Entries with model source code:

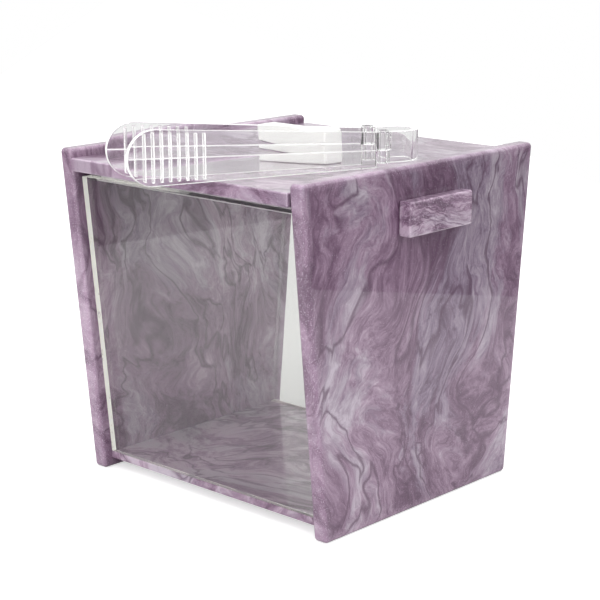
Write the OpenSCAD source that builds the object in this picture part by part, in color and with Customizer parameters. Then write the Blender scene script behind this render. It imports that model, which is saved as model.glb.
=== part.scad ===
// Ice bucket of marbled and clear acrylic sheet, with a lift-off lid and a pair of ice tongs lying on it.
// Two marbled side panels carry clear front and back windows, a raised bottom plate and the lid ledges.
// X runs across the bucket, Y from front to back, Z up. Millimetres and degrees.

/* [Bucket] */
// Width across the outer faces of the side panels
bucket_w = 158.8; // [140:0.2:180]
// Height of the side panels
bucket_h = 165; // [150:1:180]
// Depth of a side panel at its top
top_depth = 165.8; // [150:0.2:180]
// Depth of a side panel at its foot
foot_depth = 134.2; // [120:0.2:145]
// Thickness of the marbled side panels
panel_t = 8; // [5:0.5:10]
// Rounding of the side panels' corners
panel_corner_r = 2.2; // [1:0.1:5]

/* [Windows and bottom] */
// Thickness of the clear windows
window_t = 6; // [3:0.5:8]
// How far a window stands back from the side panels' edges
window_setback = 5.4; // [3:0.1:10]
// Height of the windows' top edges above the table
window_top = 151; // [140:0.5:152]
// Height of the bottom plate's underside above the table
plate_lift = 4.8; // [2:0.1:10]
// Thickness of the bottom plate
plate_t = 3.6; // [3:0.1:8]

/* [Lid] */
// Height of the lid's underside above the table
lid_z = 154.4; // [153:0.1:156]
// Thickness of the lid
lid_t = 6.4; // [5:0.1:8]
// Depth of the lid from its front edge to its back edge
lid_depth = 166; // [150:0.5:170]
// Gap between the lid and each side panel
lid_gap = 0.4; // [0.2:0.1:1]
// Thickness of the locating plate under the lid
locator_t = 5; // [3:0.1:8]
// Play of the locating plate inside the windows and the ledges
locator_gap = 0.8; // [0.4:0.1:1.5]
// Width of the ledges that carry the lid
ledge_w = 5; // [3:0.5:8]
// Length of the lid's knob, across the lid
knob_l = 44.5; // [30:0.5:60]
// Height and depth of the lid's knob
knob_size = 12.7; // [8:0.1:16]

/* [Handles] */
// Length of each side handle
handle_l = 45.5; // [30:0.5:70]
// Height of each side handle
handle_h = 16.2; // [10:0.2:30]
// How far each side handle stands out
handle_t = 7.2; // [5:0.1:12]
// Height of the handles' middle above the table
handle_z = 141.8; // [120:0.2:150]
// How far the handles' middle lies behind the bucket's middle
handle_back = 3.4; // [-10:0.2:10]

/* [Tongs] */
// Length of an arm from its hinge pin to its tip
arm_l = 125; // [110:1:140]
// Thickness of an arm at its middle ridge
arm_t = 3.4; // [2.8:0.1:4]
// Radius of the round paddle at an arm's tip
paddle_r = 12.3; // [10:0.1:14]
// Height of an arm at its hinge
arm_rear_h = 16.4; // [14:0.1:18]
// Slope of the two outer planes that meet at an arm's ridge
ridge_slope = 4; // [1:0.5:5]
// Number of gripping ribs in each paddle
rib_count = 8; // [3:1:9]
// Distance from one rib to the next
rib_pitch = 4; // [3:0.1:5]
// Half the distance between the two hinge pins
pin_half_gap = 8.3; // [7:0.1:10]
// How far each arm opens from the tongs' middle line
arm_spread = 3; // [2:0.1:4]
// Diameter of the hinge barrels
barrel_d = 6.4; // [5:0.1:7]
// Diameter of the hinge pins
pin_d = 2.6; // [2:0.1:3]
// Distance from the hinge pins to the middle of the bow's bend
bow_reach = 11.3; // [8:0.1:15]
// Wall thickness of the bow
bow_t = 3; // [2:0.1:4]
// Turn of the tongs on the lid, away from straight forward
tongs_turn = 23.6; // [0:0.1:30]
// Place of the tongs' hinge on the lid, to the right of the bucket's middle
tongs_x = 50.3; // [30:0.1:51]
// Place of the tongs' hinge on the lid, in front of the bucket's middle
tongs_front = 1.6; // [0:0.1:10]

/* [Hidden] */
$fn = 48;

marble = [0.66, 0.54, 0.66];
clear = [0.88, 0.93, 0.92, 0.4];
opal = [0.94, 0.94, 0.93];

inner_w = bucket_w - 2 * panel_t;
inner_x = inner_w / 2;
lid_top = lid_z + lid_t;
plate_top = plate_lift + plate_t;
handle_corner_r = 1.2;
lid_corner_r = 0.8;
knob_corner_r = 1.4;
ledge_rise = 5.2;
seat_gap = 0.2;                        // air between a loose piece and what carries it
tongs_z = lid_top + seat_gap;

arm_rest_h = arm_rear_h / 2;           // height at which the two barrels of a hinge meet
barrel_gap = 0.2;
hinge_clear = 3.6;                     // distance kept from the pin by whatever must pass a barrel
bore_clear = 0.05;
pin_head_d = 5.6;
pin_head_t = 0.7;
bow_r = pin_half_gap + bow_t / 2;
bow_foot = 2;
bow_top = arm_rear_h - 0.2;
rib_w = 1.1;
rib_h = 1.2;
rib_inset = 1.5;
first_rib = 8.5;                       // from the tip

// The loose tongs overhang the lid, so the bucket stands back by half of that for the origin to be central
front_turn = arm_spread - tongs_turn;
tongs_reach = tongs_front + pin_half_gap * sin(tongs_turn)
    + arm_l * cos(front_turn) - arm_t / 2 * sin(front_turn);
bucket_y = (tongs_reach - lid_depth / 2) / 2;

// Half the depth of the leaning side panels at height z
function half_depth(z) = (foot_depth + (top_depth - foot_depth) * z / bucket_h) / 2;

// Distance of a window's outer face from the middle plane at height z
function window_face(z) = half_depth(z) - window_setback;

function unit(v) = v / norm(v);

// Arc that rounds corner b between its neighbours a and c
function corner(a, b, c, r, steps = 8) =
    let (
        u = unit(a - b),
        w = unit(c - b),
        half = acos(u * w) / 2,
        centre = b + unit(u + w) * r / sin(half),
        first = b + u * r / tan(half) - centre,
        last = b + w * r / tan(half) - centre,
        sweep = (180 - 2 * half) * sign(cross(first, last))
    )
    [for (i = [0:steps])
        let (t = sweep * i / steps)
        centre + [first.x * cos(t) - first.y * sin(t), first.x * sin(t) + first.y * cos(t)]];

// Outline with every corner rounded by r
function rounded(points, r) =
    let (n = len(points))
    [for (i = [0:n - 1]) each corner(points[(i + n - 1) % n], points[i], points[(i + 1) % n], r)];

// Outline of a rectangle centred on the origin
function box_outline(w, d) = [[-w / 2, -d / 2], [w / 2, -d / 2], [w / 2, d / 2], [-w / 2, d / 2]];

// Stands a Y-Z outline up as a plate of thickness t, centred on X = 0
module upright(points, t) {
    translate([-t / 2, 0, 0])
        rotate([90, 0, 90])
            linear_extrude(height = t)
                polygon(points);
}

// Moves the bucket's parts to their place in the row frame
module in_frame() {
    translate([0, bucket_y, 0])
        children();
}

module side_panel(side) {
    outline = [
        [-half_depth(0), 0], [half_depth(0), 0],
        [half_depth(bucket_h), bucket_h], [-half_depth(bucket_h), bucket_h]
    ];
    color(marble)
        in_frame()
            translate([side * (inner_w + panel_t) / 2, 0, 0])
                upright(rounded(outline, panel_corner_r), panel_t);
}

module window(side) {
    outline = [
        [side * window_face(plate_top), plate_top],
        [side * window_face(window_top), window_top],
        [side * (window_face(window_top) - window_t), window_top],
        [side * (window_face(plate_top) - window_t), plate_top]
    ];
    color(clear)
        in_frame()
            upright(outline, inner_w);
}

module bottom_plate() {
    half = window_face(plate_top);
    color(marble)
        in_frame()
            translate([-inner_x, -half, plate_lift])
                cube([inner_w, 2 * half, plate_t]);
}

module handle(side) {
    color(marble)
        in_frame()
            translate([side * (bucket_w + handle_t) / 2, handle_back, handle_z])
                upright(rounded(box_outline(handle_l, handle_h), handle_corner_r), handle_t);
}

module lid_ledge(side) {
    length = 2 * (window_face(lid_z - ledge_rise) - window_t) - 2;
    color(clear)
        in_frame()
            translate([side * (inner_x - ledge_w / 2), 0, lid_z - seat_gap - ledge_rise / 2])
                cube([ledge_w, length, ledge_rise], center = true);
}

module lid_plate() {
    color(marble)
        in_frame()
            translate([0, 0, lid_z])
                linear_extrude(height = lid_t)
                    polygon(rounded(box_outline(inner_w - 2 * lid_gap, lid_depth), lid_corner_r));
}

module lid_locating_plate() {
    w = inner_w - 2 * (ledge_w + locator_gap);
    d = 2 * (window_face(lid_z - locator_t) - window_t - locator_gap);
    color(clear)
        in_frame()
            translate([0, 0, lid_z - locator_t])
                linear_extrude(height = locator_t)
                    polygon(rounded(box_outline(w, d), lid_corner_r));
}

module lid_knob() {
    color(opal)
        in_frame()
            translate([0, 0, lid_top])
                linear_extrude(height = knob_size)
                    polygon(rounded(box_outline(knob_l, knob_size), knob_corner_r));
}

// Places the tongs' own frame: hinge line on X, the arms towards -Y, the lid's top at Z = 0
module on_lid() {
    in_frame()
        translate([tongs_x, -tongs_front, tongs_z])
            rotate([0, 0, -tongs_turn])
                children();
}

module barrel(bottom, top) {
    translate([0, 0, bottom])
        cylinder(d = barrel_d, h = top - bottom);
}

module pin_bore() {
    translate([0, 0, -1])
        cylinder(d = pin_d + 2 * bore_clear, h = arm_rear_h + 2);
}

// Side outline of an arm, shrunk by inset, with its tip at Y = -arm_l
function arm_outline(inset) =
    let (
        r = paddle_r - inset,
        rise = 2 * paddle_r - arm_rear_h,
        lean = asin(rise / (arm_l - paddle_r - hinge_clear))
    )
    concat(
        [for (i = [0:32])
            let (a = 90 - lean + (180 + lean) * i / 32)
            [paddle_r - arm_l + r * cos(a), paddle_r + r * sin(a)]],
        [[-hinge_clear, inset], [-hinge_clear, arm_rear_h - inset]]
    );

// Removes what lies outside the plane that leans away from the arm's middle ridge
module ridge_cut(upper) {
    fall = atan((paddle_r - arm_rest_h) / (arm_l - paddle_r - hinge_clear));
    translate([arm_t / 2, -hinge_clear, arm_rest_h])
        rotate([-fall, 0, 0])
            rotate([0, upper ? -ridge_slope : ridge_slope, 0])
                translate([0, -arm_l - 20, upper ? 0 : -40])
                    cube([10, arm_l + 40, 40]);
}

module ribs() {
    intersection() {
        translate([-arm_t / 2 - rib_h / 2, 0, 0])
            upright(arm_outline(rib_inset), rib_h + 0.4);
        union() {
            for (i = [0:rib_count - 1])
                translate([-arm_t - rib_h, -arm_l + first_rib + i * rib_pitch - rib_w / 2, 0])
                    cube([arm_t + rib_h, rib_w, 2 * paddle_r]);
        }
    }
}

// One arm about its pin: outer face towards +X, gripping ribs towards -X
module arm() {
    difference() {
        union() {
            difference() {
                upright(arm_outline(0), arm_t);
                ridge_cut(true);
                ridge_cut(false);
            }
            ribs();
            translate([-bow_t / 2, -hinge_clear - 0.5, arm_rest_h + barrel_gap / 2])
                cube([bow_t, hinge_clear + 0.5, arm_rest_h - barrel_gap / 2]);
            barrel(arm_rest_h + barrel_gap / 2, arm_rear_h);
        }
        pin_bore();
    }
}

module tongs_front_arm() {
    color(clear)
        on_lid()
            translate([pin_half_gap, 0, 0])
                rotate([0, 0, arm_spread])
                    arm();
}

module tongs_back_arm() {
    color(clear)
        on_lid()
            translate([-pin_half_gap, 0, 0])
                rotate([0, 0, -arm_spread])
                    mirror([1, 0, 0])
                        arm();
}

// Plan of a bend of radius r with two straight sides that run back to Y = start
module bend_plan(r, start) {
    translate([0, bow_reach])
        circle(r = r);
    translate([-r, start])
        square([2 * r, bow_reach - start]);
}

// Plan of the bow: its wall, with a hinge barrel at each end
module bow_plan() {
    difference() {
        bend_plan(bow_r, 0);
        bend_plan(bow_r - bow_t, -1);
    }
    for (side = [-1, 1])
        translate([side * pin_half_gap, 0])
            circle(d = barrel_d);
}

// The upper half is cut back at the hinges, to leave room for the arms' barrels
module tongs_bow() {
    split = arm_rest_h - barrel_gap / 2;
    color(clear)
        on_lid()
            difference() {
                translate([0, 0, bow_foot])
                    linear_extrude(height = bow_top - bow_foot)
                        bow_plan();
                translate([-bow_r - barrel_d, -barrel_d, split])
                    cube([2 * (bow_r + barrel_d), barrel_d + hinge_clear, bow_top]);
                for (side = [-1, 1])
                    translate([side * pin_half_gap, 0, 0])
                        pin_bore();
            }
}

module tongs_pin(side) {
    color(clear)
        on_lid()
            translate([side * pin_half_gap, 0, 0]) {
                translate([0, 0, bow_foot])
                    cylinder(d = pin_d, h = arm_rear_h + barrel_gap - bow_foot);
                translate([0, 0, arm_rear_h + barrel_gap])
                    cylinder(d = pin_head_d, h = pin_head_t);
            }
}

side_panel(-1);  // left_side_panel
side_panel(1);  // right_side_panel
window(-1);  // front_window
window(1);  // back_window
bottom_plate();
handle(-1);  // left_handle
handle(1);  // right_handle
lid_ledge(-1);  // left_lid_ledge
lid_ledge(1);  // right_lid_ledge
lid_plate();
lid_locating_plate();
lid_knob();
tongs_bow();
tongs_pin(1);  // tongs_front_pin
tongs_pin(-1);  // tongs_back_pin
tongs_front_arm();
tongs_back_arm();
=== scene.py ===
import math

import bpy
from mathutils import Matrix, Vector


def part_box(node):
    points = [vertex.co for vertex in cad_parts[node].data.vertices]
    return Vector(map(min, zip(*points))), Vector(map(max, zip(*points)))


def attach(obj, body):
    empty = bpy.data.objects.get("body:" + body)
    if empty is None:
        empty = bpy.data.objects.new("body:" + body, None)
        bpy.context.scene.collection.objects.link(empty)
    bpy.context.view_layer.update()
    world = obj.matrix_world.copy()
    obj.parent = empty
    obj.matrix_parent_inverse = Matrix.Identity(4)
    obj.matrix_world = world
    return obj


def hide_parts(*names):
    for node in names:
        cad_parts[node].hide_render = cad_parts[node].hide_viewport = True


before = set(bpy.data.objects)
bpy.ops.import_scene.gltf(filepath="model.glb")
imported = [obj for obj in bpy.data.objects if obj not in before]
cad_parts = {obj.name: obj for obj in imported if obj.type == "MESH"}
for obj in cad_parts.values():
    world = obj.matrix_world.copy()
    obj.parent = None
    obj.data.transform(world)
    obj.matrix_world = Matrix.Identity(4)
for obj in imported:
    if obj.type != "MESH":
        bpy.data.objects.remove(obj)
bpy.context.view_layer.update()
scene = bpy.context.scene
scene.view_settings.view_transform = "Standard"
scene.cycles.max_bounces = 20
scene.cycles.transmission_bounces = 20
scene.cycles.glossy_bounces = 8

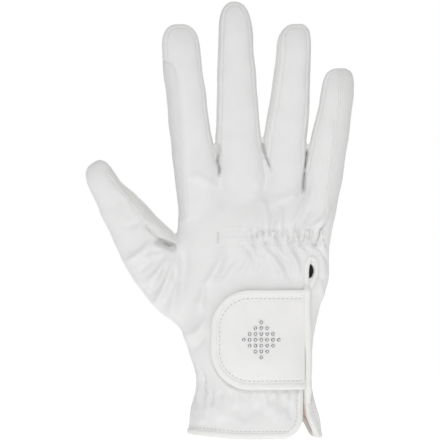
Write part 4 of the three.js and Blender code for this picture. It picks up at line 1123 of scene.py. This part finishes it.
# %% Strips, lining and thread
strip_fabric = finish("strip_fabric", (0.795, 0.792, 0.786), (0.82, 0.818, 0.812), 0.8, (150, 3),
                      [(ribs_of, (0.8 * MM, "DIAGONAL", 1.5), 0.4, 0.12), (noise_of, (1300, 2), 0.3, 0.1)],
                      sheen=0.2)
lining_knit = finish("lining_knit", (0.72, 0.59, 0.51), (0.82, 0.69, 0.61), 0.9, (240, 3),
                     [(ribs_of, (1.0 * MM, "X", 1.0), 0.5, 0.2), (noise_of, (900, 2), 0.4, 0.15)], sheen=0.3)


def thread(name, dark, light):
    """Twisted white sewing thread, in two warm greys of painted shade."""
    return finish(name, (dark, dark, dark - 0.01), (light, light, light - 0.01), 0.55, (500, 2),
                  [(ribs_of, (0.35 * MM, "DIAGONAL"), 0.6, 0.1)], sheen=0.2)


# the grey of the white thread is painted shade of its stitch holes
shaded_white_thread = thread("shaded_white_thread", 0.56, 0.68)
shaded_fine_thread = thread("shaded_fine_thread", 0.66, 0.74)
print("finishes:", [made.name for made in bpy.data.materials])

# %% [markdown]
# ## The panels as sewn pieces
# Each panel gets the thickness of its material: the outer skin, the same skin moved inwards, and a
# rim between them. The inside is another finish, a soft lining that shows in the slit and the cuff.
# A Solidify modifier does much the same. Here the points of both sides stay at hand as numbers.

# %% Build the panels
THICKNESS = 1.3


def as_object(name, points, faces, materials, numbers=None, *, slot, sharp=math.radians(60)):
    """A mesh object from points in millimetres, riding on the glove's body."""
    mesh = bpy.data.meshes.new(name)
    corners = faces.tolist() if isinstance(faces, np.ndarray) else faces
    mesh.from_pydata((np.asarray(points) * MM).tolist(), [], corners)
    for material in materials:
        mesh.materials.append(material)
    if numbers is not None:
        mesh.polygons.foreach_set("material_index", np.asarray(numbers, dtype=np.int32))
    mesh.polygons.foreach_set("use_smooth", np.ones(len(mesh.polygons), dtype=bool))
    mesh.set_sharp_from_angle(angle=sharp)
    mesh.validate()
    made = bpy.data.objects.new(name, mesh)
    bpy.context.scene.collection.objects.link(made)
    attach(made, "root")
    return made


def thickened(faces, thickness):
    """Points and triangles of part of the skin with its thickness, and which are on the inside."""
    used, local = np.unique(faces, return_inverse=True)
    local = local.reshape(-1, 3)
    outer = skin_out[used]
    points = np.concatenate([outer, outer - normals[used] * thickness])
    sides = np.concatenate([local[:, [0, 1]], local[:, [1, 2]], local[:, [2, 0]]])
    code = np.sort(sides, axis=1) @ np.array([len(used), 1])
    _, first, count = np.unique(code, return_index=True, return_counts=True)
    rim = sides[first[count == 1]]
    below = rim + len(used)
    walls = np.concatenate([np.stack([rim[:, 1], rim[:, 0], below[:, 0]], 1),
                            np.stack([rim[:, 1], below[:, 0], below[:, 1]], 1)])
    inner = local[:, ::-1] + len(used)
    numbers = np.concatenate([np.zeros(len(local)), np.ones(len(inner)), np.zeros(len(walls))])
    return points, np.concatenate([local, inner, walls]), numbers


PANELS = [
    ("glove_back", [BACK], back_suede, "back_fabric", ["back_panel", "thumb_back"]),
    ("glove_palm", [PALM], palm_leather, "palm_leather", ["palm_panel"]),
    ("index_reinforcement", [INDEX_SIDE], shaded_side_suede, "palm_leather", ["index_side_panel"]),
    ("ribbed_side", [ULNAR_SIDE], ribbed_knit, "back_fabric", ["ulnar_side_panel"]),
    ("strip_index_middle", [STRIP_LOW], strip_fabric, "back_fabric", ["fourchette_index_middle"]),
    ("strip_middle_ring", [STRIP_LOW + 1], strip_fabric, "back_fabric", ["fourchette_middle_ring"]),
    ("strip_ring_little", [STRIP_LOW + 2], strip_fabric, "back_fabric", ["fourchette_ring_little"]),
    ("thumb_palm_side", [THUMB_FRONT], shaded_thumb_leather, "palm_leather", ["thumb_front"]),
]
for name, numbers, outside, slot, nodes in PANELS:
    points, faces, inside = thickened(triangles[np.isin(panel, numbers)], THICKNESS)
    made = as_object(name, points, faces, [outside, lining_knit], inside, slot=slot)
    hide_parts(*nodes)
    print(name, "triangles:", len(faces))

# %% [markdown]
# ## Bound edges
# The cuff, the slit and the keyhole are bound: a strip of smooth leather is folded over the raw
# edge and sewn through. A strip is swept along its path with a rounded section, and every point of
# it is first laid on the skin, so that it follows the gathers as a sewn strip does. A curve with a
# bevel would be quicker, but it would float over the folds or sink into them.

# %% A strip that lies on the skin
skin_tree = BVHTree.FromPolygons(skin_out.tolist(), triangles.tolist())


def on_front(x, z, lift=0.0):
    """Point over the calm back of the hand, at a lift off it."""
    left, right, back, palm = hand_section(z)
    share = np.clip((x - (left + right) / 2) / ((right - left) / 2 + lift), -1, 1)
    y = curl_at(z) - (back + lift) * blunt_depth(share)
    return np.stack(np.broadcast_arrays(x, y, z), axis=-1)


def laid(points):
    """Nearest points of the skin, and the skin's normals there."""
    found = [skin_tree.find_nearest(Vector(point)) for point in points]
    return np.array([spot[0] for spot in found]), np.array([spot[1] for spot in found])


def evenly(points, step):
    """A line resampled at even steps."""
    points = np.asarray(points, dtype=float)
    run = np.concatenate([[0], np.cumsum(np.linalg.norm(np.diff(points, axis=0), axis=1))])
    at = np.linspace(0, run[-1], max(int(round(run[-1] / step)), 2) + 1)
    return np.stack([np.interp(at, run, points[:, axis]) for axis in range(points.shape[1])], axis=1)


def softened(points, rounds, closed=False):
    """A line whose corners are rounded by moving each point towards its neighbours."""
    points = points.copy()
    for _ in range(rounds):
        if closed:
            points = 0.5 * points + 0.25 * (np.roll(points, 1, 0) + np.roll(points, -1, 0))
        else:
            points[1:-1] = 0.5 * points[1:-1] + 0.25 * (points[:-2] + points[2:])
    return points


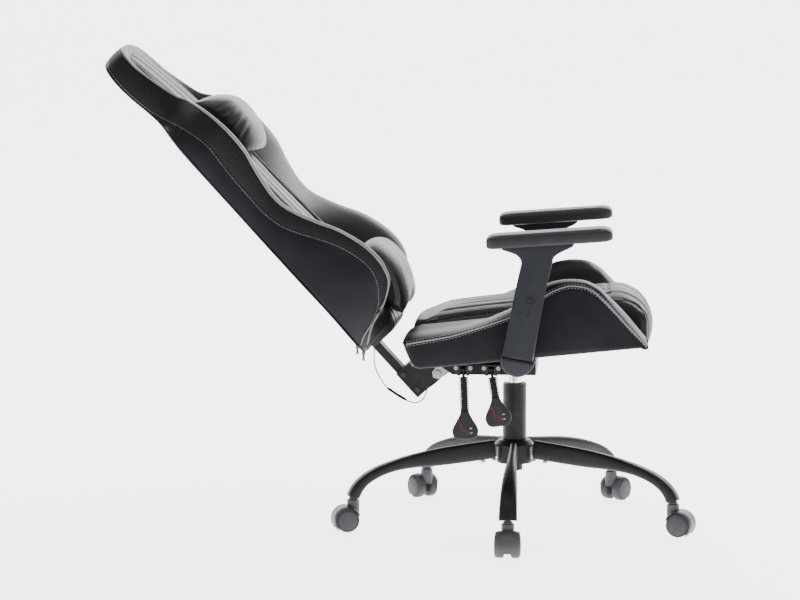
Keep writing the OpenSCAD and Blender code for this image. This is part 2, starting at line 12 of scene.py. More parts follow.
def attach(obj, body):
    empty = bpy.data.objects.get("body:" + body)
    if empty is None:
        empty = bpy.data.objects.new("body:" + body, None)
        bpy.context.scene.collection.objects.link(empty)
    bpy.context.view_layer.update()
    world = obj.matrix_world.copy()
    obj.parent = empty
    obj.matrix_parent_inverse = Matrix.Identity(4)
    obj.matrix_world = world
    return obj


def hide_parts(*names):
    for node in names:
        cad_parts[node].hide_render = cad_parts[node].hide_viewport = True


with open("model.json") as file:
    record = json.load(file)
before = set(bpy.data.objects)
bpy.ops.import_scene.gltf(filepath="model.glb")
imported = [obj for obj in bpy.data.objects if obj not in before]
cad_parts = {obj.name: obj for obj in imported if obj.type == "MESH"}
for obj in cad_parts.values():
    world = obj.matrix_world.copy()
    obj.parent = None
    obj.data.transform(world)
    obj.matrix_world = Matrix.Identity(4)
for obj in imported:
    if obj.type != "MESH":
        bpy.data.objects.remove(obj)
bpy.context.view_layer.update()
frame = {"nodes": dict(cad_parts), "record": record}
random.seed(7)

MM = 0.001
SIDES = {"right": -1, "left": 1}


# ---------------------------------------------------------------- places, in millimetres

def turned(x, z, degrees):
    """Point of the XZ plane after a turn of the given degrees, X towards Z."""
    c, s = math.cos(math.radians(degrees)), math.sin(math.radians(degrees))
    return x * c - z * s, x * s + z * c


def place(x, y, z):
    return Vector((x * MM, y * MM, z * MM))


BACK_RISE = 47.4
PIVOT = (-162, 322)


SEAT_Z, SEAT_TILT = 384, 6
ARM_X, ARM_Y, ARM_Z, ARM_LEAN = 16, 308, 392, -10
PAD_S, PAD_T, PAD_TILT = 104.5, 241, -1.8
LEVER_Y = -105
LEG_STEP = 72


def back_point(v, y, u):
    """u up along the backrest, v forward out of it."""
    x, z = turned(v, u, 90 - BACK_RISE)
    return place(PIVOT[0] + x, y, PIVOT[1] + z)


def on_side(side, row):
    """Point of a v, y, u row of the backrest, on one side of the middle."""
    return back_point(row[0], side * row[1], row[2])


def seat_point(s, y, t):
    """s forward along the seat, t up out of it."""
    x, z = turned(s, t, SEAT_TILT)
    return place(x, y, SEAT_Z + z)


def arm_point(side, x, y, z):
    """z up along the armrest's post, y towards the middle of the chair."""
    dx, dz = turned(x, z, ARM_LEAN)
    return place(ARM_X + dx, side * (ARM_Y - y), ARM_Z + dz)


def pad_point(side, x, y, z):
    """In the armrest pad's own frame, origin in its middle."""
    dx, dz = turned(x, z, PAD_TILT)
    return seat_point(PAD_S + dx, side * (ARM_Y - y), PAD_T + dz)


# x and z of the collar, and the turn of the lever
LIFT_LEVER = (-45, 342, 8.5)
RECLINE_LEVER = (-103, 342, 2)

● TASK
Quote the data above from the line containing "lid_knob();" to the line containing "scene.cycles.glossy_bounces = 8", inclusive, and stop.

● ANSWER
lid_knob();
tongs_bow();
tongs_pin(1);  // tongs_front_pin
tongs_pin(-1);  // tongs_back_pin
tongs_front_arm();
tongs_back_arm();
=== scene.py ===
import math

import bpy
from mathutils import Matrix, Vector


def part_box(node):
    points = [vertex.co for vertex in cad_parts[node].data.vertices]
    return Vector(map(min, zip(*points))), Vector(map(max, zip(*points)))


def attach(obj, body):
    empty = bpy.data.objects.get("body:" + body)
    if empty is None:
        empty = bpy.data.objects.new("body:" + body, None)
        bpy.context.scene.collection.objects.link(empty)
    bpy.context.view_layer.update()
    world = obj.matrix_world.copy()
    obj.parent = empty
    obj.matrix_parent_inverse = Matrix.Identity(4)
    obj.matrix_world = world
    return obj


def hide_parts(*names):
    for node in names:
        cad_parts[node].hide_render = cad_parts[node].hide_viewport = True


before = set(bpy.data.objects)
bpy.ops.import_scene.gltf(filepath="model.glb")
imported = [obj for obj in bpy.data.objects if obj not in before]
cad_parts = {obj.name: obj for obj in imported if obj.type == "MESH"}
for obj in cad_parts.values():
    world = obj.matrix_world.copy()
    obj.parent = None
    obj.data.transform(world)
    obj.matrix_world = Matrix.Identity(4)
for obj in imported:
    if obj.type != "MESH":
        bpy.data.objects.remove(obj)
bpy.context.view_layer.update()
scene = bpy.context.scene
scene.view_settings.view_transform = "Standard"
scene.cycles.max_bounces = 20
scene.cycles.transmission_bounces = 20
scene.cycles.glossy_bounces = 8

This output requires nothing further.